* LISTED ENTRIES:
╭──

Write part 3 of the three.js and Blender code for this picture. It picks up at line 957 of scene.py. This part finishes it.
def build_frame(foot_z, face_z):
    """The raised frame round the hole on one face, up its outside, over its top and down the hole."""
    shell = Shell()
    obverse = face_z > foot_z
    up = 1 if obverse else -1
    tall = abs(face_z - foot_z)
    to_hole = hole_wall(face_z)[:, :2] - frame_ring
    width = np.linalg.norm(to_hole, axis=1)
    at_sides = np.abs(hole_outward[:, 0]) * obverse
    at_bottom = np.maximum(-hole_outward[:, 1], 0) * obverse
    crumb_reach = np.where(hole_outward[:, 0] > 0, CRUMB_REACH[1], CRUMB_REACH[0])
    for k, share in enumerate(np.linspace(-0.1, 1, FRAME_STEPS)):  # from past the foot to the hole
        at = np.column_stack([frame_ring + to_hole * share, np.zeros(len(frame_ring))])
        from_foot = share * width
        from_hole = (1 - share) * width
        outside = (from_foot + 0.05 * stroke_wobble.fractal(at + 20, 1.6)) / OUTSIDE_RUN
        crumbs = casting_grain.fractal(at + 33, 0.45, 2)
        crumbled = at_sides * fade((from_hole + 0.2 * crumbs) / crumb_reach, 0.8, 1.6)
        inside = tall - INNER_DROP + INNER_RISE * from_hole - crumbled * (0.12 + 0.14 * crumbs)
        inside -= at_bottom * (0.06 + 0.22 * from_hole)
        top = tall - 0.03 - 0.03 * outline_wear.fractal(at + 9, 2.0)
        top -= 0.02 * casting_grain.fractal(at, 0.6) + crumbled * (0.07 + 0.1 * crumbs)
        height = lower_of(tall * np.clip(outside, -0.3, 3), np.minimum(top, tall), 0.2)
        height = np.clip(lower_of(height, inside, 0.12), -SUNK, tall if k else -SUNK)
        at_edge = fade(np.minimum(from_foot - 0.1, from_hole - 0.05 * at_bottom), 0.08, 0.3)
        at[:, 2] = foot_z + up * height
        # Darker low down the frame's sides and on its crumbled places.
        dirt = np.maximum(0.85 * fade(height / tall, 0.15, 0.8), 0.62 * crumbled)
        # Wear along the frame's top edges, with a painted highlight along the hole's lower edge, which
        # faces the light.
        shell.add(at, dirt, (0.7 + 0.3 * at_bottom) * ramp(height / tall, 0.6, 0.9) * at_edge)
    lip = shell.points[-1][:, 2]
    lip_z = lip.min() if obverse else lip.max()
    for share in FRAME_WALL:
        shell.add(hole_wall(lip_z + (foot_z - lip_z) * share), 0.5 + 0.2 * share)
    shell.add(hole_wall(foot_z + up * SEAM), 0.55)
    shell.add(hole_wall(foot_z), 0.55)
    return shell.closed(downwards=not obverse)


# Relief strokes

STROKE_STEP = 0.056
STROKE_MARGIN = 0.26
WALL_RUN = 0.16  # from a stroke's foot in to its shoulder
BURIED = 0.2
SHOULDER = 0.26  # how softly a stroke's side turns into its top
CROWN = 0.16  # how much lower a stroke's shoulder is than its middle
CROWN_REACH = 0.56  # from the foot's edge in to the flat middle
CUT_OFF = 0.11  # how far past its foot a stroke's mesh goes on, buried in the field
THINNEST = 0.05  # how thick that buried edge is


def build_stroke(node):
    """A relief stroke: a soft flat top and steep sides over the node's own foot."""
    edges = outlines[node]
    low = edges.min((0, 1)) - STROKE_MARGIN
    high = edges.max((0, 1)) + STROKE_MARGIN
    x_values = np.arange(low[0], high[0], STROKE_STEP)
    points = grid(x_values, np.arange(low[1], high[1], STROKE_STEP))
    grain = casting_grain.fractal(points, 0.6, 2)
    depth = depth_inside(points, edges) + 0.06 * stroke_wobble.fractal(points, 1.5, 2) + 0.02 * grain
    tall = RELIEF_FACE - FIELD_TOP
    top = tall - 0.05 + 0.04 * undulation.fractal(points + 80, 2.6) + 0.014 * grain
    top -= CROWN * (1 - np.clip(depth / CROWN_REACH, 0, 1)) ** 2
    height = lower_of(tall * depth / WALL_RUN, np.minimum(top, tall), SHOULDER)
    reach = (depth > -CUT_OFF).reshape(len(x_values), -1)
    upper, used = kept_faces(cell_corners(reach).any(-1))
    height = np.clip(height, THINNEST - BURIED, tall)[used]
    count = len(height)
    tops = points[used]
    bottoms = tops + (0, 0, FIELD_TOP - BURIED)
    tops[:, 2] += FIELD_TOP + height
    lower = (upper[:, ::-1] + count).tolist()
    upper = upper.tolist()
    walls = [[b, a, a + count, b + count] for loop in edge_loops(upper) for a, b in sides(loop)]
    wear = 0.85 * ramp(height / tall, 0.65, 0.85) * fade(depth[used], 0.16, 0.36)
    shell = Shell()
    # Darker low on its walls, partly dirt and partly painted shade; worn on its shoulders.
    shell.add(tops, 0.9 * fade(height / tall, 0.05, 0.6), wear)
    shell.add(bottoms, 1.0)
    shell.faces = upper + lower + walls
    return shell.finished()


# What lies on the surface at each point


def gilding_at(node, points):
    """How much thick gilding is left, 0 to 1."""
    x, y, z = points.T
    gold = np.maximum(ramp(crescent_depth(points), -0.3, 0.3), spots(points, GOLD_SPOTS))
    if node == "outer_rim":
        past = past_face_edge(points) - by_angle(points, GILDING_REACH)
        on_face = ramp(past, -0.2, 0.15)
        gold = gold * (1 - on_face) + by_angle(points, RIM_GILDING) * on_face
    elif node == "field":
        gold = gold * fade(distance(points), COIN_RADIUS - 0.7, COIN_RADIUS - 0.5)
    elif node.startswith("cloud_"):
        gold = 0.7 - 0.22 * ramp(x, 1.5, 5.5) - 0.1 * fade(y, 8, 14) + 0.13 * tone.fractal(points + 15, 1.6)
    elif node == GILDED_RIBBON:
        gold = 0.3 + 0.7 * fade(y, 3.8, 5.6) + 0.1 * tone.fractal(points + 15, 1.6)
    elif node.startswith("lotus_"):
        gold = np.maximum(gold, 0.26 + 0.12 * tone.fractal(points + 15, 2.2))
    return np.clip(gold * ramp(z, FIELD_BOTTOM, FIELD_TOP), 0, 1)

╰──
╭──

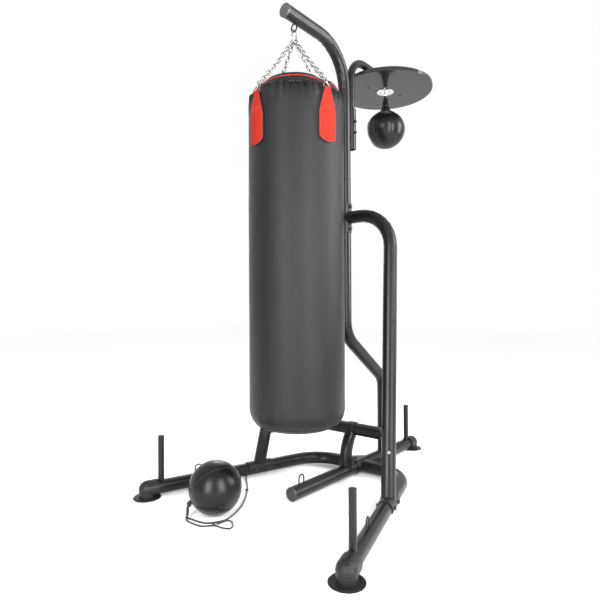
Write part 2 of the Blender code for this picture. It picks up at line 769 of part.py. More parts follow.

╰──
╭──

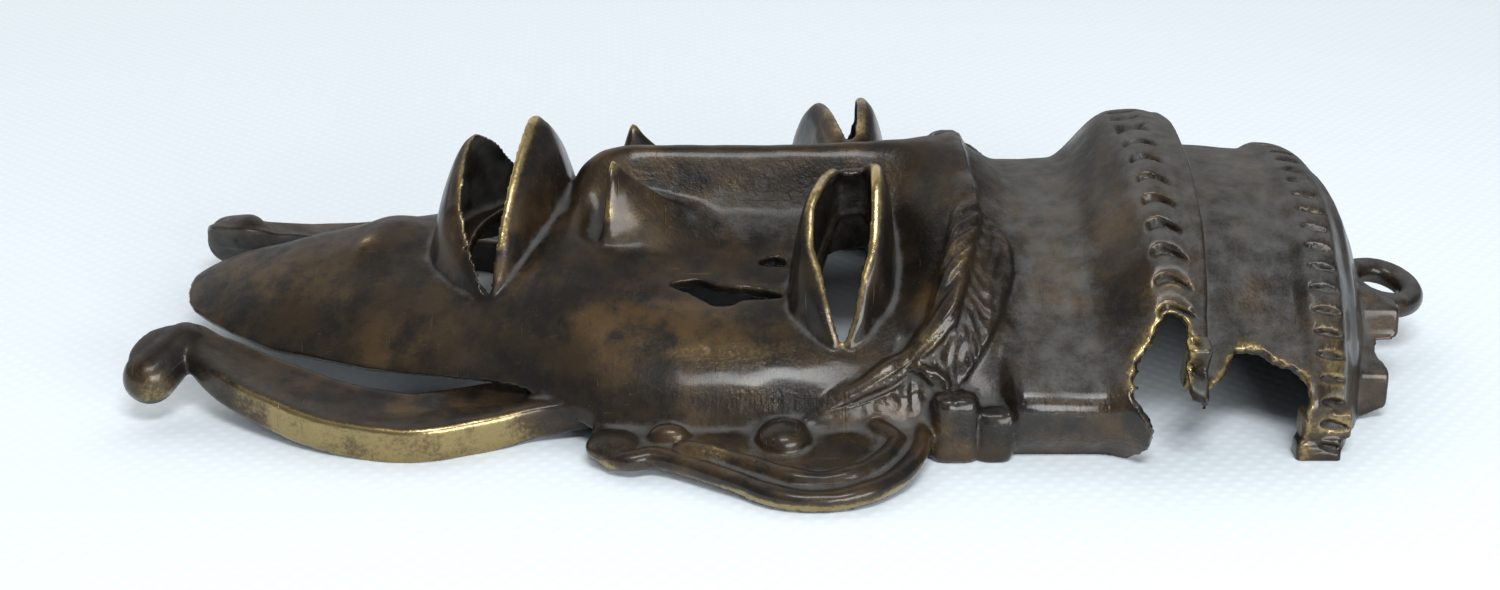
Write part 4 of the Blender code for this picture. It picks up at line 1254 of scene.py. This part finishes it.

╰──

Each line holding the word "finishes" counts once; report the total and nothing else.

* TASK ANSWER:
2